On the third morning, who should arrive? Mr. Huang and his son.
“I’m on spring break,” Xian-rong announces, peeling out of the SUV. He’s as skinny as ever and a little pale, the last probably from the ride through the turns, bumps, and ruts of the mountain.
“And I’m looking—”
I hold up a hand to stop Mr. Huang from uttering another word. “Don’t say it!”
“To help,” Mr. Huang finishes with a grin. He wears a straw hat, a rumpled shirt unbuttoned halfway down his chest, khaki pants that he’s rolled up to his knees to keep cool, and plastic sandals.
Tea Master Sun rushes forward to shake hands. “Old friend! Young friend! So good to see two such expert tasters.”
The men exchange cigarettes—not that any of them smoke—as a gesture of friendship and cordiality. Mr. Huang is as disconcerting to me as he’s always been and I’ll always be uncomfortable around him, but if Tea Master Sun trusts him, then maybe I should try to trust him a little bit. As for the boy, A-ma has already pulled him inside and is probably serving him one of her special brews before they go picking, continuing the friendship they’ve had since he and his father first came to our village.
The rest of us pick up baskets, sling them over our shoulders, and begin the long hike up the mountain to the tea trees.
* * *
The next eight days are our busiest, as we pick the first flush of leaves and process them. Once this is finished, Mr.

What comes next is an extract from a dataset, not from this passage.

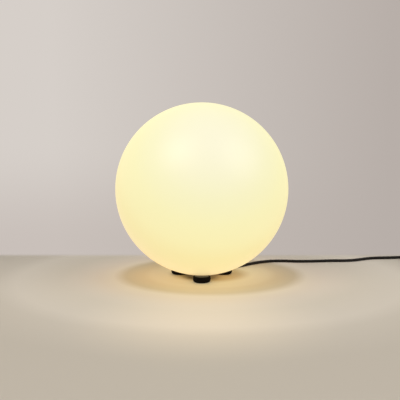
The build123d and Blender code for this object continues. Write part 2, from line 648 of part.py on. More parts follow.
# ---------------------------------------------------------------- where the lead comes in
def cord_strain_relief():
    """A rubber sleeve with a groove that clips into the tunnel's wall and a ribbed taper."""
    inner_flange = -TUNNEL_WALL - SLEEVE_FLANGE_THICK
    outline = [
        (0, inner_flange),
        (SLEEVE_FLANGE, inner_flange),
        (SLEEVE_FLANGE, -TUNNEL_WALL),
        (SLEEVE_NECK, -TUNNEL_WALL),
        (SLEEVE_NECK, 0),
        (SLEEVE_FLANGE, 0),
        (SLEEVE_FLANGE, SLEEVE_FLANGE_THICK),
        (SLEEVE_ROOT, SLEEVE_FLANGE_THICK),
        (SLEEVE_TIP, SLEEVE_LENGTH),
        (0, SLEEVE_LENGTH),
    ]
    sleeve = profile(*outline)
    first = SLEEVE_FLANGE_THICK + 2 * SLEEVE_GROOVE_WIDTH
    step = (SLEEVE_LENGTH - first) / (SLEEVE_GROOVES + 1)
    for k in range(SLEEVE_GROOVES):
        low = first + k * step
        radius = SLEEVE_ROOT + (SLEEVE_TIP - SLEEVE_ROOT) * low / SLEEVE_LENGTH - SLEEVE_GROOVE_DEPTH
        sleeve -= pipe(SLEEVE_FLANGE, radius, low, low + SLEEVE_GROOVE_WIDTH)
    sleeve -= rod(CORD_RADIUS + SLEEVE_BORE_GAP, inner_flange - 1, SLEEVE_LENGTH + 1)
    return TUNNEL.location * sleeve


def cord_inner_end():
    """The end of the lead's sheath, from inside the sleeve's mouth to behind the clamp."""
    return along_tunnel(CORD_RADIUS, SHEATH_END, SLEEVE_LENGTH - CORD_INSET)


def cord_clamp():
    """A saddle over the lead, with an ear at each side."""
    ears = slab(CLAMP_LENGTH, 2 * CLAMP_HALF_WIDTH, CLAMP_SPLIT, CLAMP_SPLIT + CLAMP_EAR, CLAMP_AT)
    arch = Pos(CLAMP_AT, 0, CLAMP_Z) * Rot(0, 90, 0) * Cylinder(CORD_RADIUS + CLAMP_ARCH_WALL, CLAMP_LENGTH)
    arch &= slab(CLAMP_LENGTH, 2 * CLAMP_HALF_WIDTH, CLAMP_SPLIT, CUP_TOP, CLAMP_AT)
    saddle = at_angle(TUNNEL_AZIMUTH, ears + arch)
    saddle -= along_tunnel(CORD_RADIUS + SLEEVE_BORE_GAP, 2 * SHEATH_END, 0)
    for x, y in clamp_screw_places():
        saddle -= rod(M3_SHANK + SCREW_GAP, 0, CUP_TOP, x, y)
    return saddle


def cord_clamp_screws():
    one = screw(M3_SHANK, CLAMP_SCREW_LENGTH, M3_HEAD, M3_HEAD_THICK)
    return group([Pos(x, y, CLAMP_SPLIT + CLAMP_EAR) * one for x, y in clamp_screw_places()])


def arc_radii(points):
    """For each corner of a route, the largest arc that its two runs allow."""
    corners = [Vector(p) for p in points]
    radii = []
    for before, here, after in zip(corners, corners[1:], corners[2:]):
        into, away = here - before, after - here
        half_turn = math.radians(into.get_angle(away)) / 2
        radii.append(0.45 * min(into.length, away.length) / math.tan(half_turn))
    return radii


def swept(path, radius):
    """A round tube along a path."""
    section = Plane(origin=path.position_at(0), z_dir=path.tangent_at(0)) * Circle(radius)
    return sweep(section, path=path)


def tube(name, points, radius):
    """A tube of straight runs joined by tangent arcs, with its arcs and volume printed."""
    radii = arc_radii(points)
    path = FilletPolyline(*points, radius=radii)
    solid = swept(path, radius)
    share = solid.volume / (math.pi * radius ** 2 * path.length)
    arcs = ", ".join(f"{r:.0f}" for r in radii)
    print(f"{name}: length {path.length:.1f}, volume share {share:.4f}, arcs {arcs}")
    return solid


def core(name, side):
    """One insulated core, from the stripped end of the lead up into its terminal."""
    start = TUNNEL.origin + TUNNEL.z_dir * SHEATH_END + SIDEWAYS * (side * CORE_SPREAD)
    turn = OUTWARDS * CORE_TURN_AT + SIDEWAYS * (side * CORE_TURN_SPREAD)
    terminal_x = -side * TERMINAL_AT
    hole_x = terminal_x * CORE_HOLE_SHARE
    return tube(name, [
        tuple(start),
        tuple(start - TUNNEL.z_dir * CORE_STRAIGHT),
        (turn.X, turn.Y, PLATE_UNDERSIDE - CORE_TURN_DROP),
        (hole_x, -CORE_HOLE_BACK, PLATE_UNDERSIDE - CORE_HOLE_DROP),
        (hole_x, CORE_HOLE_MIDDLE, PLATE_TOP),
        (terminal_x, 0, PLATE_TOP + CORE_ENTRY_RISE),
        (terminal_x, 0, TERMINAL_TOP - TERMINAL_SIZE[2] + CORE_IN_TERMINAL),
    ], CORE_RADIUS)


# ---------------------------------------------------------------- lampholder
def lampholder_base():
    body = profile(
        (0, PLATE_TOP),
        (HOLDER_RADIUS, PLATE_TOP),
        (HOLDER_RADIUS, SKIRT_FOOT),
        (HOLDER_COLLAR, SKIRT_FOOT),
        (HOLDER_COLLAR, COLLAR_TOP),
        (SHELL_RADIUS + SHELL_GAP, COLLAR_TOP),
        (SHELL_RADIUS + SHELL_GAP, SHELL_FOOT),
        (HOLDER_WELL, SHELL_FOOT),
        (HOLDER_WELL, WELL_FLOOR),
        (0, WELL_FLOOR),
    )
    body -= rod(HOLDER_CAVITY, PLATE_TOP, TERMINAL_TOP)
    screw_top = PLATE_TOP + HOLDER_SCREW_LENGTH
    for side in (-1, 1):
        body -= rod(M3_SHANK + SCREW_GAP, PLATE_TOP, screw_top, 0, side * HOLDER_SCREW_CIRCLE)
        body -= rod(M3_SHANK + SCREW_GAP, TERMINAL_TOP, WELL_FLOOR, side * TERMINAL_AT, 0)
    return body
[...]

Huang and Xian-rong prepare to return to Hong Kong. The boy looks better than when he arrived—less pale, and with a little weight from First Sister-in-law’s good cooking. And of course Mr. Huang asks about my hidden grove, and I complete our customary ritual by refusing to show it to him. Some things will never change.
I pass on to my a-ba, my brothers, and other men in the village what I learned at the tea college. My plan—as was Mr. Huang’s all those years ago—involves separating our leaves into two batches: one for maocha, the semiprocessed tea that people will be able to drink as is or let age naturally, the other artificially fermented. For now, we convert the two largest drying sheds in Spring Well into fermentation rooms. The semiprocessed tea is built up into piles a half meter high. We sprinkle them with water, cover them with burlap, and let the natural heat of decomposition begin to do its work. I know all is going well when bees begin to hover outside, so attracted are they to the sweet and warm scent. There’s no evidence of mold or the sour odor of rot. Instead, the piles smell of earth and life, ripe apples and pollen. These two sets of tea will later be steamed, pressed into cakes, set outside on trays for another round of drying, and finally wrapped in our new Spring Well Village wrappers made of the finest rice paper.
Every evening, Tea Master Sun brews and pours tea for us. A-ma, A-ba, Mrs. Chang, Teacher Zhang (who is made to laugh in a way no one has seen before by my mother-in-law), and my brothers gather around the table along with Jin and me. We test the astringency of each batch of tea every three days to see how it’s progressing. These are happy times with my family, even though the sisters-in-law must remain apart, as custom dictates.
My favorite moments, though, are those spent with the women in my family, doing a task that I always considered the most monotonous—sorting every single leaf into different grades. Yellow or defective leaves can be made into a low-grade tea for retired teachers, factory workers, and farmers in other provinces that we’ll sell for forty yuan a kilo. The best leaves—and there are so few—are put aside for special batches I’ll be making. And then there are all the leaves in between that will eventually find a proper purpose and the right buyers. Sitting around baskets outside my house, we women sort—a leaf, a leaf, a leaf. I learn who’s in love—visiting the Flower Room, stealing love in the forest, getting married. I hear about petty squabbles. I’m told all the stories I missed during the years I was away.